Your goal
Transcribe the entries that follow, word for word.

[START OF Records supplied]

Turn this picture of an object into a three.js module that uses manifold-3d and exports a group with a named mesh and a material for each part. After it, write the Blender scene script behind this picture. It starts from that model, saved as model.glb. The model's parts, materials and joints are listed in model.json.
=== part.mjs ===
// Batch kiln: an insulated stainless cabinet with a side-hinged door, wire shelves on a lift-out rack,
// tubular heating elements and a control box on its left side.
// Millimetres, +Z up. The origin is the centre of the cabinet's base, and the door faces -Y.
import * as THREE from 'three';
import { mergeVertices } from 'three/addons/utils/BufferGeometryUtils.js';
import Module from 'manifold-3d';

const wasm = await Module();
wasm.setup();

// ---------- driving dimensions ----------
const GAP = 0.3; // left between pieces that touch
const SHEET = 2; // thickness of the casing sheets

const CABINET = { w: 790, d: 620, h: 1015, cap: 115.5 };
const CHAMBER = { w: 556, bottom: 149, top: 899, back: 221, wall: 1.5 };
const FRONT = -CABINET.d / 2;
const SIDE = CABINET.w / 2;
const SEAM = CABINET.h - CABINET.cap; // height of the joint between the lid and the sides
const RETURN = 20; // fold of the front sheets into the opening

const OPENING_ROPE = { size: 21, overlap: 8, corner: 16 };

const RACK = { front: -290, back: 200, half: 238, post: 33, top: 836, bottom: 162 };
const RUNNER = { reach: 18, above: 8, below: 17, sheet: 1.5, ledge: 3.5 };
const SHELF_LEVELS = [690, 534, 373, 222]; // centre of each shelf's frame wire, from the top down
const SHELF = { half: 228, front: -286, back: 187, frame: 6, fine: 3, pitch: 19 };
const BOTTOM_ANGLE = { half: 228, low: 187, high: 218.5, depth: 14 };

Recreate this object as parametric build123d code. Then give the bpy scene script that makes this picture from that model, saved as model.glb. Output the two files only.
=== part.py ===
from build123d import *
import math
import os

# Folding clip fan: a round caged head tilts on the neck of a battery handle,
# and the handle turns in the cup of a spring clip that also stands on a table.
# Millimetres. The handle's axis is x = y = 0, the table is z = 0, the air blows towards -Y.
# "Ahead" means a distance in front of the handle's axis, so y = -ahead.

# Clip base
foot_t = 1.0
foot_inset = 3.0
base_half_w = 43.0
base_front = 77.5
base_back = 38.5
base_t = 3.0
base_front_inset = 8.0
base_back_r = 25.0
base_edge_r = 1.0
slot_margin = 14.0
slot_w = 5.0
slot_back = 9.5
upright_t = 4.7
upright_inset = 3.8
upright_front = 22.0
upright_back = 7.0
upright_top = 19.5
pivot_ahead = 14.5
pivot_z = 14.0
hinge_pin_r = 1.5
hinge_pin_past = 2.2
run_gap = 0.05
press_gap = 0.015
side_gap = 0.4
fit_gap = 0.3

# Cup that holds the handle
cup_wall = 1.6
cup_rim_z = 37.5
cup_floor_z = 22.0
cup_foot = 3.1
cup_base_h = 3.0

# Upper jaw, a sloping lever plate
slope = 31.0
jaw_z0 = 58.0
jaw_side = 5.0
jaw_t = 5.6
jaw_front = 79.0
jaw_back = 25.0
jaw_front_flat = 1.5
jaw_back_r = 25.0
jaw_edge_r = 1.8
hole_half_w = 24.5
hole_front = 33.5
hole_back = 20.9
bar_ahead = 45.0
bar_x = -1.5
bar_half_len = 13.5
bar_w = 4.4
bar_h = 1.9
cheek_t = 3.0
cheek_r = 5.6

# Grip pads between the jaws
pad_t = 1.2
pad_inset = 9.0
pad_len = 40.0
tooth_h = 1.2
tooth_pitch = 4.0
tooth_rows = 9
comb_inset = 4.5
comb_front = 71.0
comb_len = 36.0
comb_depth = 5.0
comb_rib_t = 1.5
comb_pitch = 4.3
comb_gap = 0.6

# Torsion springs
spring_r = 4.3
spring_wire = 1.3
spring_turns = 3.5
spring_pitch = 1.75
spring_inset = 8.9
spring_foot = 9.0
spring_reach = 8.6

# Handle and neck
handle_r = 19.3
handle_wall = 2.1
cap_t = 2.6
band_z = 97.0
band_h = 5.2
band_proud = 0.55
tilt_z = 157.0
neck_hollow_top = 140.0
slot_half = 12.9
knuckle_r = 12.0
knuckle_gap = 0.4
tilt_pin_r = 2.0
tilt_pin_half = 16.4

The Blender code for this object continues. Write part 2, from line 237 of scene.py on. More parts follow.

[END OF Records supplied]

Complete response
Turn this picture of an object into a three.js module that uses manifold-3d and exports a group with a named mesh and a material for each part. After it, write the Blender scene script behind this picture. It starts from that model, saved as model.glb. The model's parts, materials and joints are listed in model.json.
=== part.mjs ===
// Batch kiln: an insulated stainless cabinet with a side-hinged door, wire shelves on a lift-out rack,
// tubular heating elements and a control box on its left side.
// Millimetres, +Z up. The origin is the centre of the cabinet's base, and the door faces -Y.
import * as THREE from 'three';
import { mergeVertices } from 'three/addons/utils/BufferGeometryUtils.js';
import Module from 'manifold-3d';

const wasm = await Module();
wasm.setup();

// ---------- driving dimensions ----------
const GAP = 0.3; // left between pieces that touch
const SHEET = 2; // thickness of the casing sheets

const CABINET = { w: 790, d: 620, h: 1015, cap: 115.5 };
const CHAMBER = { w: 556, bottom: 149, top: 899, back: 221, wall: 1.5 };
const FRONT = -CABINET.d / 2;
const SIDE = CABINET.w / 2;
const SEAM = CABINET.h - CABINET.cap; // height of the joint between the lid and the sides
const RETURN = 20; // fold of the front sheets into the opening

const OPENING_ROPE = { size: 21, overlap: 8, corner: 16 };

const RACK = { front: -290, back: 200, half: 238, post: 33, top: 836, bottom: 162 };
const RUNNER = { reach: 18, above: 8, below: 17, sheet: 1.5, ledge: 3.5 };
const SHELF_LEVELS = [690, 534, 373, 222]; // centre of each shelf's frame wire, from the top down
const SHELF = { half: 228, front: -286, back: 187, frame: 6, fine: 3, pitch: 19 };
const BOTTOM_ANGLE = { half: 228, low: 187, high: 218.5, depth: 14 };

Recreate this object as parametric build123d code. Then give the bpy scene script that makes this picture from that model, saved as model.glb. Output the two files only.
=== part.py ===
from build123d import *
import math
import os

# Folding clip fan: a round caged head tilts on the neck of a battery handle,
# and the handle turns in the cup of a spring clip that also stands on a table.
# Millimetres. The handle's axis is x = y = 0, the table is z = 0, the air blows towards -Y.
# "Ahead" means a distance in front of the handle's axis, so y = -ahead.

# Clip base
foot_t = 1.0
foot_inset = 3.0
base_half_w = 43.0
base_front = 77.5
base_back = 38.5
base_t = 3.0
base_front_inset = 8.0
base_back_r = 25.0
base_edge_r = 1.0
slot_margin = 14.0
slot_w = 5.0
slot_back = 9.5
upright_t = 4.7
upright_inset = 3.8
upright_front = 22.0
upright_back = 7.0
upright_top = 19.5
pivot_ahead = 14.5
pivot_z = 14.0
hinge_pin_r = 1.5
hinge_pin_past = 2.2
run_gap = 0.05
press_gap = 0.015
side_gap = 0.4
fit_gap = 0.3

# Cup that holds the handle
cup_wall = 1.6
cup_rim_z = 37.5
cup_floor_z = 22.0
cup_foot = 3.1
cup_base_h = 3.0

# Upper jaw, a sloping lever plate
slope = 31.0
jaw_z0 = 58.0
jaw_side = 5.0
jaw_t = 5.6
jaw_front = 79.0
jaw_back = 25.0
jaw_front_flat = 1.5
jaw_back_r = 25.0
jaw_edge_r = 1.8
hole_half_w = 24.5
hole_front = 33.5
hole_back = 20.9
bar_ahead = 45.0
bar_x = -1.5
bar_half_len = 13.5
bar_w = 4.4
bar_h = 1.9
cheek_t = 3.0
cheek_r = 5.6

# Grip pads between the jaws
pad_t = 1.2
pad_inset = 9.0
pad_len = 40.0
tooth_h = 1.2
tooth_pitch = 4.0
tooth_rows = 9
comb_inset = 4.5
comb_front = 71.0
comb_len = 36.0
comb_depth = 5.0
comb_rib_t = 1.5
comb_pitch = 4.3
comb_gap = 0.6

# Torsion springs
spring_r = 4.3
spring_wire = 1.3
spring_turns = 3.5
spring_pitch = 1.75
spring_inset = 8.9
spring_foot = 9.0
spring_reach = 8.6

# Handle and neck
handle_r = 19.3
handle_wall = 2.1
cap_t = 2.6
band_z = 97.0
band_h = 5.2
band_proud = 0.55
tilt_z = 157.0
neck_hollow_top = 140.0
slot_half = 12.9
knuckle_r = 12.0
knuckle_gap = 0.4
tilt_pin_r = 2.0
tilt_pin_half = 16.4

The Blender code for this object continues. Write part 2, from line 237 of scene.py on. More parts follow.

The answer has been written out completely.